# Question sur location de film



## snowman996 (4 Décembre 2010)

J'ai un Apple TV dernière version, voici ma question: si je vais sur Netflix, je peux écouter un film en direct (streaming), si je loue un film sur iTune, le film doit se télécharger avant et ça prend entre 2 et 3 heures! je n'ai pas eu la patience d'attendre donc je suis retourné écouter un film sur Netflix.

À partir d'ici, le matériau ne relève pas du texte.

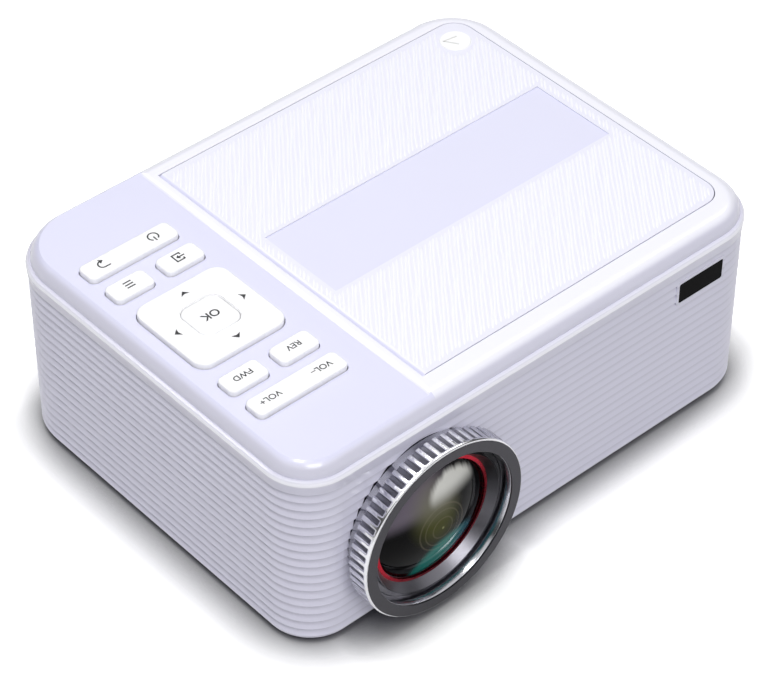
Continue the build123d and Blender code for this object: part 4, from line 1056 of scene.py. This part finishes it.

Le lendemain je retourne sur Itune pour enfin lire le film que j'avais téléchargé la veille mais surprise! il doit encore le télécharger..... quest-ce qui se passe?


----------



## dbol (5 Décembre 2010)

snowman996 a dit:


> J'ai un Apple TV dernière version, voici ma question: si je vais sur Netflix, je peux écouter un film en direct (streaming), si je loue un film sur iTune, le film doit se télécharger avant et ça prend entre 2 et 3 heures! je n'ai pas eu la patience d'attendre donc je suis retourné écouter un film sur Netflix. Le lendemain je retourne sur Itune pour enfin lire le film que j'avais téléchargé la veille mais surprise! il doit encore le télécharger..... quest-ce qui se passe?




Fous ton vieux modem à la poubelle et prend un abonnement ADSL au moins...


----------